01

Problem

OBJECTIVE

How might we effectively monitor software upgrades of a large, complex, multi-component system?

The 'Software Defined Data Centre (SDDC)' is VMware's most recent and promising cloud software. The SDDC provides enterprises virtualisation for their cloud servers. For example, once you purchase an Amazon AWS or Google Cloud server, you can use a VMware SDDC to create several virtual desktops on those cloud servers.

The SDDC undergoes weekly software upgrades which is performed using an internal tool called 'Release Coordination Engine (RCE)'. With a rapidly growing customer base and an increasing complexity of SDDCs, monitoring these upgrades have become a difficult and crucial process for key stakeholders.

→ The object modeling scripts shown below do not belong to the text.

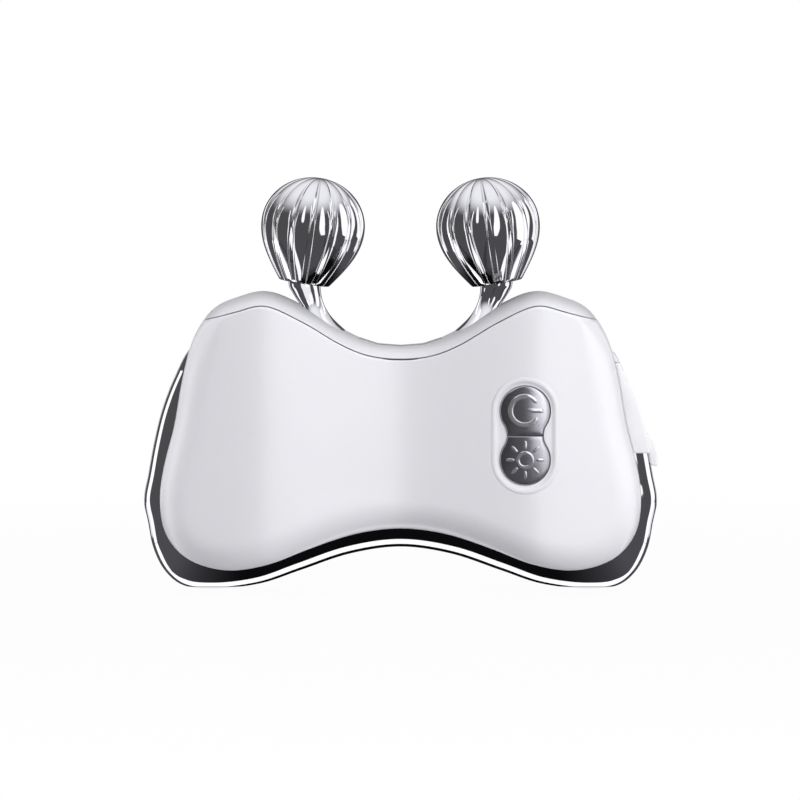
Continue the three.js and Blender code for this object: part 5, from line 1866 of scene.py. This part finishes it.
class Massager:
    """Puts every piece on its body with its finish."""

    def __init__(self, nodes: dict[str, Object], paints: Paints, studio: Studio) -> None:
        """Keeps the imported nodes, the finishes and the studio."""
        self.nodes = nodes
        self.paints = paints
        self.studio = studio

    def fit(self, obj: Object, finish: Finish, body: str, *replaced: str) -> None:
        """Dresses a piece, lets it ride and hides the nodes that it stands for.

        Args:
            obj: The piece.
            finish: Its finish.
            body: The body it rides on.
            replaced: Nodes that it stands for.
        """
        self.paints.dress(obj, finish)
        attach(obj, body)
        if replaced:
            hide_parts(*replaced)
        log.info("%s: %d faces on %s", obj.name, len(obj.data.polygons), body)

    def housing(self) -> None:
        """Builds the covers, the bezel, the buttons and the plate."""
        housing, mark = Housing(), ButtonMark()
        front, rear = housing.front_cover(), housing.rear_cover()
        front.visible_glossy = rear.visible_glossy = False
        self.studio.bounce(front)
        self.fit(front, WHITE, "housing", "front_cover")
        self.fit(rear, GREY, "housing", "rear_cover")
        self.fit(housing.bezel(), BEZEL, "housing", "button_bezel")
        caps = [housing.button(1, "power_cap"), housing.button(-1, "light_cap")]
        signs = [mark.power(), mark.light()]
        self.fit(caps[0], KEY_CHROME, "power_key", "power_button")
        self.fit(caps[1], KEY_CHROME, "light_key", "light_button")
        self.fit(signs[0], PAINTED_HIGHLIGHT_MARK, "power_key")
        self.fit(signs[1], PAINTED_HIGHLIGHT_MARK, "light_key")
        self.studio.button_accent([*caps, *signs], housing.pod.x * MM)
        plate = Plate().build()
        plate.visible_glossy = False
        self.fit(plate, CHROME, "housing", "scraping_plate")

    def rollers(self) -> None:
        """Builds both balls and both posts."""
        for side, word in ((-1, "left"), (1, "right")):
            roller = Roller(side, word)
            ball = roller.ball()
            ball.visible_glossy = False
            self.fit(ball, CHROME, word + "_roller", "roller_ball_" + word)
            post = roller.post()
            post.visible_glossy = False
            self.fit(post, CHROME, "housing", "roller_post_" + word)
            self.studio.roller_accents(ball, post, side * roller.x * MM)

    def port(self) -> None:
        """Builds the soft port cover."""
        cover = PortCover()
        root, flap = cover.anchor(), cover.flap()
        root.visible_glossy = flap.visible_glossy = False
        self.fit(root, SILICONE, "housing", "port_cover_anchor")
        self.fit(flap, SILICONE, "port_flap", "port_cover")

    def carried_over(self) -> None:
        """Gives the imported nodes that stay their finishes."""
        for name, obj in self.nodes.items():
            matches = (finish for finish, starts in CAD_FINISHES.items() if name.startswith(starts))
            finish = next(matches, None)
            if finish:
                self.paints.dress(obj, finish)
                obj.visible_glossy = False


def main() -> None:
    """Loads the frame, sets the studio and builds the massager."""
    logging.basicConfig(level=logging.INFO, format="%(name)s: %(message)s")
    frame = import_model()
    bpy.context.scene.view_settings.view_transform = "Standard"
    studio = Studio()
    studio.build()
    massager = Massager(frame["nodes"], Paints(), studio)
    massager.housing()
    massager.rollers()
    massager.port()
    massager.carried_over()


if __name__ == "__main__":
    main()
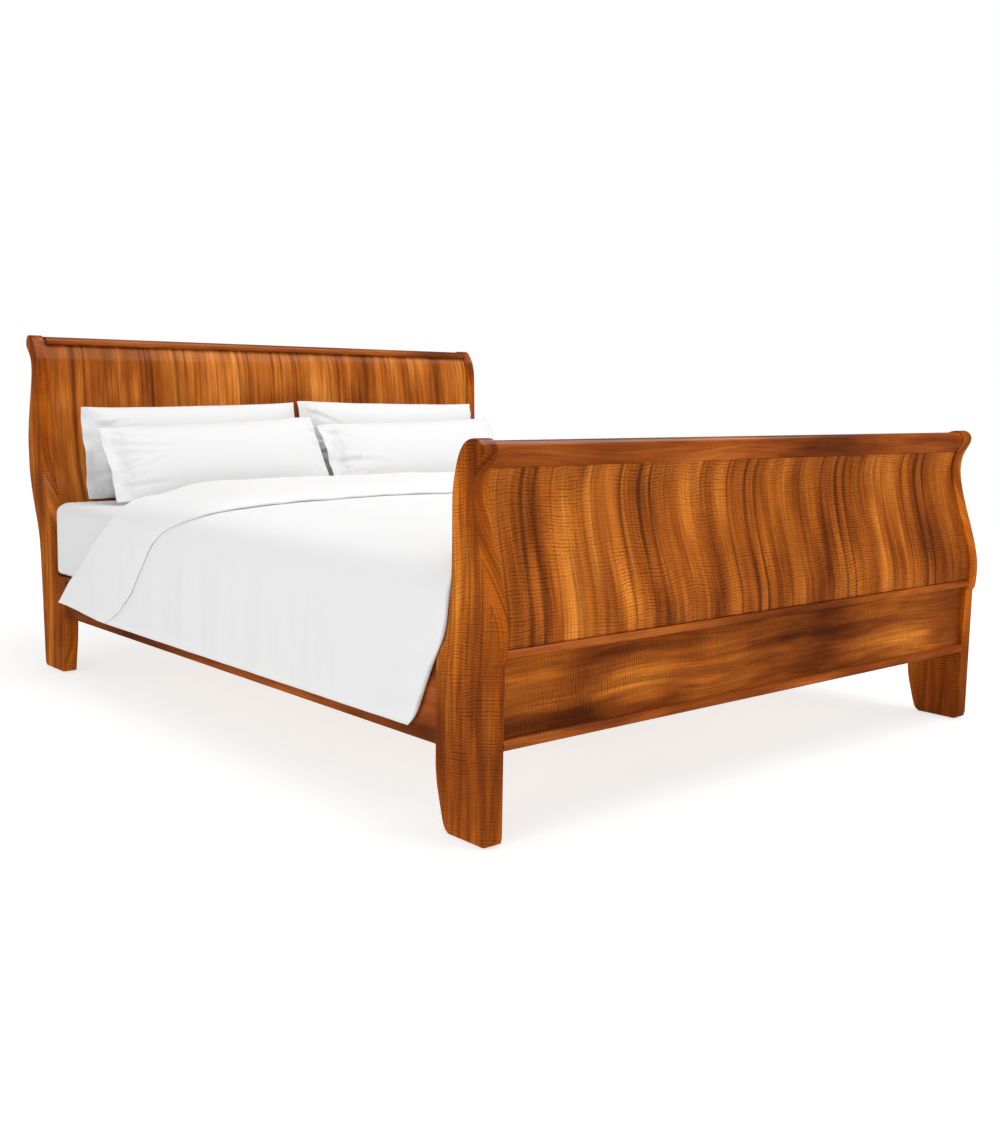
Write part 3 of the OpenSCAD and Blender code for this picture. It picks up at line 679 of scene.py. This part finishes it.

The upgrade process involves rolling out an installation file called 'Bundle', using an internal release management tool called RCE, to these SDDCs.

Key users

RCE (Release Coordination Engine) Admin: Initiates rollout, and keeps track of progress
SRE (Site Reliability Engineering) Team: Responsible for the SDDC system as a whole. However, the system is made up of several smaller components, with teams of engineers responsible for each component.

After the rollout begins, 2 key tasks/activities can take place:

Monitoring Progress of rollout/upgrades

An RCE Admin and SRE Engineer tracks how each SDDC upgrade is progressing overall, while individual component-level teams try to see if their component has upgraded correctly. The monitoring happens via the RCE dashboard and Slack bots that post updates on Slack.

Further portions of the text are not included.